» EXERCISE AIM
From the first line of the data through the line containing "skin.cover(np.vstack([up, out[:1, :EAR", return each line exactly.

» GIVEN DATA

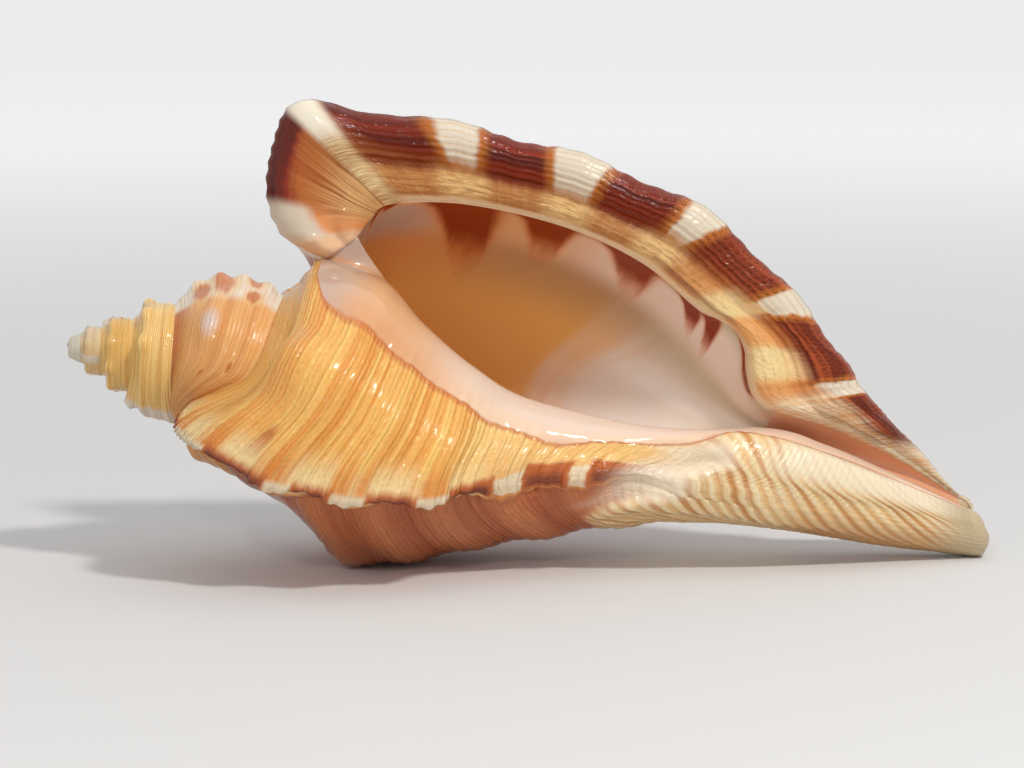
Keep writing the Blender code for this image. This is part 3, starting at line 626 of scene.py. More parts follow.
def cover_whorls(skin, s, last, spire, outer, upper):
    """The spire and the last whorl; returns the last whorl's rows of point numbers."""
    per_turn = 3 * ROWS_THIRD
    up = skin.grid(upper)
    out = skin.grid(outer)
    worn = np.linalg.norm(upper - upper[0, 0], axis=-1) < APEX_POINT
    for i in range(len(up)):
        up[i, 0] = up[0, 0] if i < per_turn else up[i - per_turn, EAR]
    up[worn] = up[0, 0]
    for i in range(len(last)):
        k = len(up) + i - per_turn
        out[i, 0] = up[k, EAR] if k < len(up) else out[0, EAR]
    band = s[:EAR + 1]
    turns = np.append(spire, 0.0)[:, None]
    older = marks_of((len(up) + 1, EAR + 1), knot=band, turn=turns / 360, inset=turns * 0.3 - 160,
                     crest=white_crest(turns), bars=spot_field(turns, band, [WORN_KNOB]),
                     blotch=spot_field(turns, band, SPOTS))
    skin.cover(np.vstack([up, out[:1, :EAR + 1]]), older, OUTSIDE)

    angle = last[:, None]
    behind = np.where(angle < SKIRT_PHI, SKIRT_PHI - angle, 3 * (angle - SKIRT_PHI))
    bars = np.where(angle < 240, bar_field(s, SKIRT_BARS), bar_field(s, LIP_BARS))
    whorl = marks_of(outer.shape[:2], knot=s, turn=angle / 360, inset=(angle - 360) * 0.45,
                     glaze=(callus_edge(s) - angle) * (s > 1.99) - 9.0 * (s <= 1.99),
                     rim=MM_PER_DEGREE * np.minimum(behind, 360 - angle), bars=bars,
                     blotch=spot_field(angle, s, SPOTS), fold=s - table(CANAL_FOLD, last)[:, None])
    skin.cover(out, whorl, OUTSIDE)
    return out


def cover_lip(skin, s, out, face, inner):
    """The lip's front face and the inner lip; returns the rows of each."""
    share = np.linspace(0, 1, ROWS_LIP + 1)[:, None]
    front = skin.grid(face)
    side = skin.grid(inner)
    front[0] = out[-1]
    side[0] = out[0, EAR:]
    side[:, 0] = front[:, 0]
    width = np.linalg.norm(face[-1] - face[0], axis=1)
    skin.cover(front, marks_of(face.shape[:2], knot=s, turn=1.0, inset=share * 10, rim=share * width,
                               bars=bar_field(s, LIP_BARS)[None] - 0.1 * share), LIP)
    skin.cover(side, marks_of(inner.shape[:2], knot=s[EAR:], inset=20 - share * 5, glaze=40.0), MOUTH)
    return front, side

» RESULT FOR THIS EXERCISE
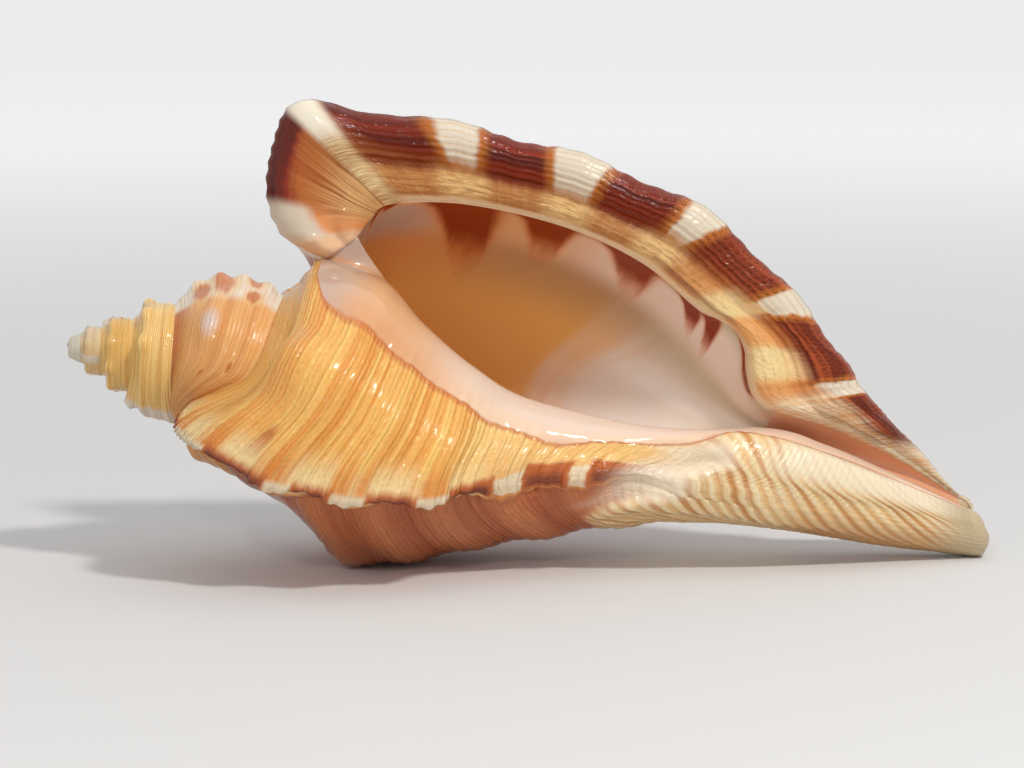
Keep writing the Blender code for this image. This is part 3, starting at line 626 of scene.py. More parts follow.
def cover_whorls(skin, s, last, spire, outer, upper):
    """The spire and the last whorl; returns the last whorl's rows of point numbers."""
    per_turn = 3 * ROWS_THIRD
    up = skin.grid(upper)
    out = skin.grid(outer)
    worn = np.linalg.norm(upper - upper[0, 0], axis=-1) < APEX_POINT
    for i in range(len(up)):
        up[i, 0] = up[0, 0] if i < per_turn else up[i - per_turn, EAR]
    up[worn] = up[0, 0]
    for i in range(len(last)):
        k = len(up) + i - per_turn
        out[i, 0] = up[k, EAR] if k < len(up) else out[0, EAR]
    band = s[:EAR + 1]
    turns = np.append(spire, 0.0)[:, None]
    older = marks_of((len(up) + 1, EAR + 1), knot=band, turn=turns / 360, inset=turns * 0.3 - 160,
                     crest=white_crest(turns), bars=spot_field(turns, band, [WORN_KNOB]),
                     blotch=spot_field(turns, band, SPOTS))
    skin.cover(np.vstack([up, out[:1, :EAR + 1]]), older, OUTSIDE)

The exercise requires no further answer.